**Challenge**
All records should be reproduced verbatim.

CAD and scene scripts

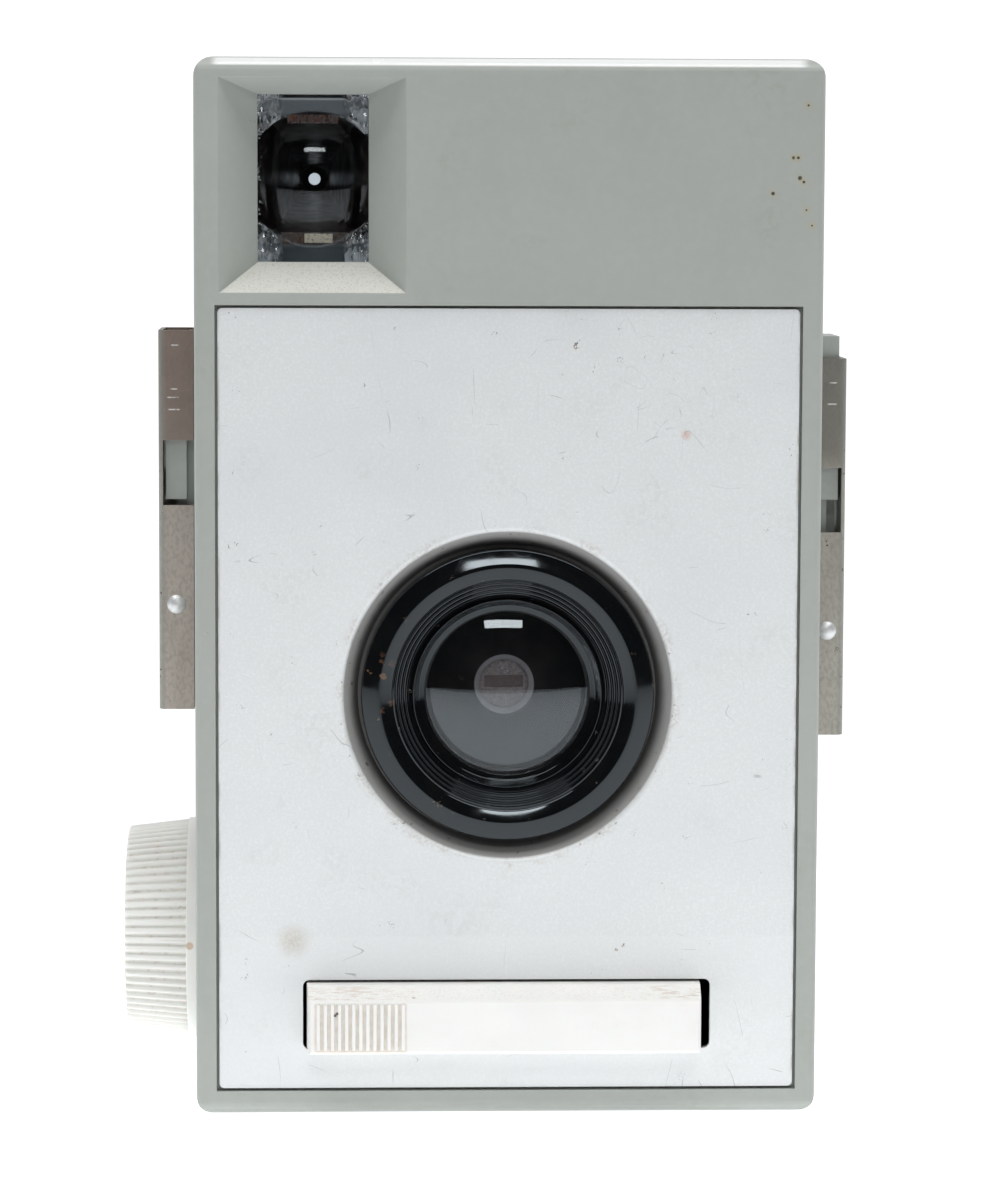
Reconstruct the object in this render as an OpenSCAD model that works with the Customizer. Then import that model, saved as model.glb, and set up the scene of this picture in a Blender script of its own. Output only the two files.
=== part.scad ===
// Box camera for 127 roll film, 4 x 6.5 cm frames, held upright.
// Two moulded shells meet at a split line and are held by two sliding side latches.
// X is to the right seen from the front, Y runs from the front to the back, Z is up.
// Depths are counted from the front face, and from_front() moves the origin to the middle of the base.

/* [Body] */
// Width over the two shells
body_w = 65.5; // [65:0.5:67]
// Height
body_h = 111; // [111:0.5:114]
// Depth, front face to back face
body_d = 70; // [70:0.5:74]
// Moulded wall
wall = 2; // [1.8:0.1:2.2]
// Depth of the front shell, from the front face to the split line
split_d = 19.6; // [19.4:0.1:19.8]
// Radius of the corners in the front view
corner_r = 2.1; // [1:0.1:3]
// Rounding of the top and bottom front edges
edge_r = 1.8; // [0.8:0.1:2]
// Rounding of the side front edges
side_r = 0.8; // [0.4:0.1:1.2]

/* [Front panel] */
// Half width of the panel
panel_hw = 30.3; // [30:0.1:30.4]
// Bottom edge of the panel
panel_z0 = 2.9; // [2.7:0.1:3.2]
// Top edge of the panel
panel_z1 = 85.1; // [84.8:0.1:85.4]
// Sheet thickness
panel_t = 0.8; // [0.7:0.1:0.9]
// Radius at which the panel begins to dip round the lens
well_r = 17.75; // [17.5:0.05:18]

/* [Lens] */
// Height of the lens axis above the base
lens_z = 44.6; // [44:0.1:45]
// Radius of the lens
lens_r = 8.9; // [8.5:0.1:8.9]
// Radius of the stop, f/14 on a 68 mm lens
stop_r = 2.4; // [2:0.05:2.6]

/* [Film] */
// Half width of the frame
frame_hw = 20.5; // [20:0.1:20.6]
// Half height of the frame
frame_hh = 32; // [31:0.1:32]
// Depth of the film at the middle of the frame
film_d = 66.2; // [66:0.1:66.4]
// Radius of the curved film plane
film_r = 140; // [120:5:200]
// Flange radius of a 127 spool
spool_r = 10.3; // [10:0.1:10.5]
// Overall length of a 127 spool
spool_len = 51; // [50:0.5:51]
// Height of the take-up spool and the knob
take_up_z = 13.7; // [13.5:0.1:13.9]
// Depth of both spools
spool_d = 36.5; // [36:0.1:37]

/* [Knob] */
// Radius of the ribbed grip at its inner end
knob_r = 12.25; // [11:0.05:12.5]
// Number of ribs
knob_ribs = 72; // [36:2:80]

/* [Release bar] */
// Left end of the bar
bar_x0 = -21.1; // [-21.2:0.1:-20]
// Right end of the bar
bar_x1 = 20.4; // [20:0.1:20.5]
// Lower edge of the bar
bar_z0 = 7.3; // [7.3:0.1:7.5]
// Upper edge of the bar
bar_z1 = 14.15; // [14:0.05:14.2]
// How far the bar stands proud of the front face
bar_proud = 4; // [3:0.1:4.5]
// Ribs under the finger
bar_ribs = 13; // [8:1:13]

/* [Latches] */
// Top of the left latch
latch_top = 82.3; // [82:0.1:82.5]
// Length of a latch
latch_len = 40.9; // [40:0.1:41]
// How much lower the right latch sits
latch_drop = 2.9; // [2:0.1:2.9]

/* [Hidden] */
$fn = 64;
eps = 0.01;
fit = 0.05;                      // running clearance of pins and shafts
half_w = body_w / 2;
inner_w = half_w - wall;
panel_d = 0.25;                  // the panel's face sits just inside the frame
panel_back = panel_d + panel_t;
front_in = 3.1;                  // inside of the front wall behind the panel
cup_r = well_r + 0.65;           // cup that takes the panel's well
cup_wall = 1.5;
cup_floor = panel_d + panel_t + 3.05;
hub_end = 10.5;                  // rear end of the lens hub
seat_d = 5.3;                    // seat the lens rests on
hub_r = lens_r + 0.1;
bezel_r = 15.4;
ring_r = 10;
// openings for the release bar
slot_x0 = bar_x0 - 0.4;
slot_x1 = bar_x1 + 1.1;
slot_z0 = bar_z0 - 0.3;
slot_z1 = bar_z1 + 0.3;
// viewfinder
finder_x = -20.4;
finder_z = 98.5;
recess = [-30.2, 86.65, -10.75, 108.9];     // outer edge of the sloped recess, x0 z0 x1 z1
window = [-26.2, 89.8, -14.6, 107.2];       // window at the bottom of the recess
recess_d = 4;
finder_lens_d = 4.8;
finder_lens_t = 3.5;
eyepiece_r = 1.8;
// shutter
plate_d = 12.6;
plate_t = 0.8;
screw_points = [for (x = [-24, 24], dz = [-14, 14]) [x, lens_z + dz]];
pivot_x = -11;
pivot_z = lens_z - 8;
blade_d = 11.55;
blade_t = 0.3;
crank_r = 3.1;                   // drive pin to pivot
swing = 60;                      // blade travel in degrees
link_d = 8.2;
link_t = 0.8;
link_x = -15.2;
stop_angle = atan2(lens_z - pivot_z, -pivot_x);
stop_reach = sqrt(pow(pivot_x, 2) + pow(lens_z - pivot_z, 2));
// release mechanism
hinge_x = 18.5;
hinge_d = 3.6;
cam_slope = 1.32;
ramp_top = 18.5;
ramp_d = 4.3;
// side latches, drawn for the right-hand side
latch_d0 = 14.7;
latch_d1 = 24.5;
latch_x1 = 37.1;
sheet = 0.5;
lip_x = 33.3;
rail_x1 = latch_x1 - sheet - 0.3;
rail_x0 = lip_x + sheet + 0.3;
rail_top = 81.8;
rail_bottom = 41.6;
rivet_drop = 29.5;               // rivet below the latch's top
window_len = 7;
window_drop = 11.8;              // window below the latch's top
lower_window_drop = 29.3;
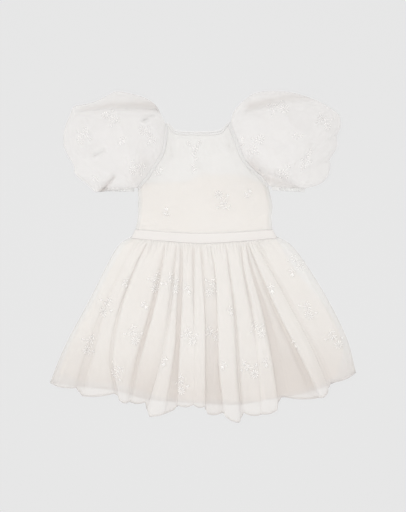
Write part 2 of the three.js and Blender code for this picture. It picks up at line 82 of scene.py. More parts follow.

**Correct output**
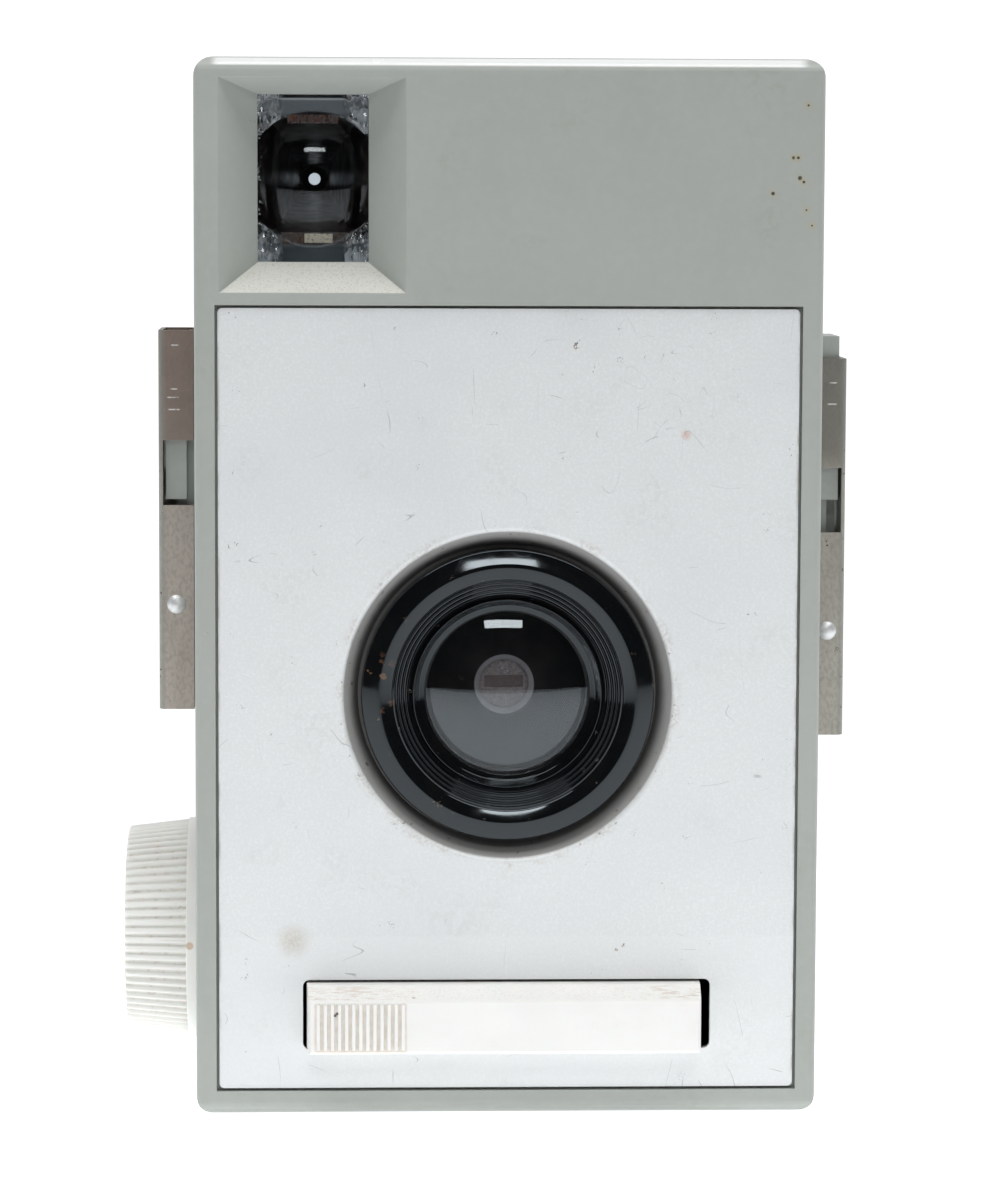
Reconstruct the object in this render as an OpenSCAD model that works with the Customizer. Then import that model, saved as model.glb, and set up the scene of this picture in a Blender script of its own. Output only the two files.
=== part.scad ===
// Box camera for 127 roll film, 4 x 6.5 cm frames, held upright.
// Two moulded shells meet at a split line and are held by two sliding side latches.
// X is to the right seen from the front, Y runs from the front to the back, Z is up.
// Depths are counted from the front face, and from_front() moves the origin to the middle of the base.

/* [Body] */
// Width over the two shells
body_w = 65.5; // [65:0.5:67]
// Height
body_h = 111; // [111:0.5:114]
// Depth, front face to back face
body_d = 70; // [70:0.5:74]
// Moulded wall
wall = 2; // [1.8:0.1:2.2]
// Depth of the front shell, from the front face to the split line
split_d = 19.6; // [19.4:0.1:19.8]
// Radius of the corners in the front view
corner_r = 2.1; // [1:0.1:3]
// Rounding of the top and bottom front edges
edge_r = 1.8; // [0.8:0.1:2]
// Rounding of the side front edges
side_r = 0.8; // [0.4:0.1:1.2]

/* [Front panel] */
// Half width of the panel
panel_hw = 30.3; // [30:0.1:30.4]
// Bottom edge of the panel
panel_z0 = 2.9; // [2.7:0.1:3.2]
// Top edge of the panel
panel_z1 = 85.1; // [84.8:0.1:85.4]
// Sheet thickness
panel_t = 0.8; // [0.7:0.1:0.9]
// Radius at which the panel begins to dip round the lens
well_r = 17.75; // [17.5:0.05:18]

/* [Lens] */
// Height of the lens axis above the base
lens_z = 44.6; // [44:0.1:45]
// Radius of the lens
lens_r = 8.9; // [8.5:0.1:8.9]
// Radius of the stop, f/14 on a 68 mm lens
stop_r = 2.4; // [2:0.05:2.6]

/* [Film] */
// Half width of the frame
frame_hw = 20.5; // [20:0.1:20.6]
// Half height of the frame
frame_hh = 32; // [31:0.1:32]
// Depth of the film at the middle of the frame
film_d = 66.2; // [66:0.1:66.4]
// Radius of the curved film plane
film_r = 140; // [120:5:200]
// Flange radius of a 127 spool
spool_r = 10.3; // [10:0.1:10.5]
// Overall length of a 127 spool
spool_len = 51; // [50:0.5:51]
// Height of the take-up spool and the knob
take_up_z = 13.7; // [13.5:0.1:13.9]
// Depth of both spools
spool_d = 36.5; // [36:0.1:37]

/* [Knob] */
// Radius of the ribbed grip at its inner end
knob_r = 12.25; // [11:0.05:12.5]
// Number of ribs
knob_ribs = 72; // [36:2:80]

/* [Release bar] */
// Left end of the bar
bar_x0 = -21.1; // [-21.2:0.1:-20]
// Right end of the bar
bar_x1 = 20.4; // [20:0.1:20.5]
// Lower edge of the bar
bar_z0 = 7.3; // [7.3:0.1:7.5]
// Upper edge of the bar
bar_z1 = 14.15; // [14:0.05:14.2]
// How far the bar stands proud of the front face
bar_proud = 4; // [3:0.1:4.5]
// Ribs under the finger
bar_ribs = 13; // [8:1:13]

/* [Latches] */
// Top of the left latch
latch_top = 82.3; // [82:0.1:82.5]
// Length of a latch
latch_len = 40.9; // [40:0.1:41]
// How much lower the right latch sits
latch_drop = 2.9; // [2:0.1:2.9]

/* [Hidden] */
$fn = 64;
eps = 0.01;
fit = 0.05;                      // running clearance of pins and shafts
half_w = body_w / 2;
inner_w = half_w - wall;
panel_d = 0.25;                  // the panel's face sits just inside the frame
panel_back = panel_d + panel_t;
front_in = 3.1;                  // inside of the front wall behind the panel
cup_r = well_r + 0.65;           // cup that takes the panel's well
cup_wall = 1.5;
cup_floor = panel_d + panel_t + 3.05;
hub_end = 10.5;                  // rear end of the lens hub
seat_d = 5.3;                    // seat the lens rests on
hub_r = lens_r + 0.1;
bezel_r = 15.4;
ring_r = 10;
// openings for the release bar
slot_x0 = bar_x0 - 0.4;
slot_x1 = bar_x1 + 1.1;
slot_z0 = bar_z0 - 0.3;
slot_z1 = bar_z1 + 0.3;
// viewfinder
finder_x = -20.4;
finder_z = 98.5;
recess = [-30.2, 86.65, -10.75, 108.9];     // outer edge of the sloped recess, x0 z0 x1 z1
window = [-26.2, 89.8, -14.6, 107.2];       // window at the bottom of the recess
recess_d = 4;
finder_lens_d = 4.8;
finder_lens_t = 3.5;
eyepiece_r = 1.8;
// shutter
plate_d = 12.6;
plate_t = 0.8;
screw_points = [for (x = [-24, 24], dz = [-14, 14]) [x, lens_z + dz]];
pivot_x = -11;
pivot_z = lens_z - 8;
blade_d = 11.55;
blade_t = 0.3;
crank_r = 3.1;                   // drive pin to pivot
swing = 60;                      // blade travel in degrees
link_d = 8.2;
link_t = 0.8;
link_x = -15.2;
stop_angle = atan2(lens_z - pivot_z, -pivot_x);
stop_reach = sqrt(pow(pivot_x, 2) + pow(lens_z - pivot_z, 2));
// release mechanism
hinge_x = 18.5;
hinge_d = 3.6;
cam_slope = 1.32;
ramp_top = 18.5;
ramp_d = 4.3;
// side latches, drawn for the right-hand side
latch_d0 = 14.7;
latch_d1 = 24.5;
latch_x1 = 37.1;
sheet = 0.5;
lip_x = 33.3;
rail_x1 = latch_x1 - sheet - 0.3;
rail_x0 = lip_x + sheet + 0.3;
rail_top = 81.8;
rail_bottom = 41.6;
rivet_drop = 29.5;               // rivet below the latch's top
window_len = 7;
window_drop = 11.8;              // window below the latch's top
lower_window_drop = 29.3;
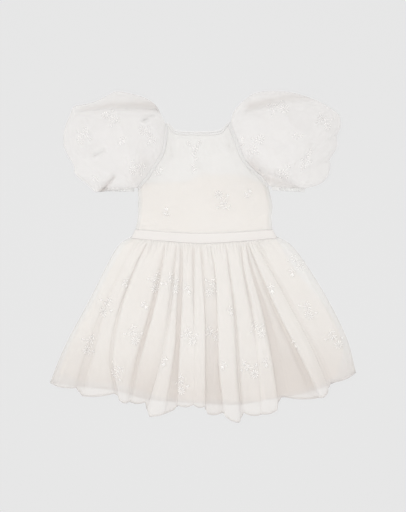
Write part 2 of the three.js and Blender code for this picture. It picks up at line 82 of scene.py. More parts follow.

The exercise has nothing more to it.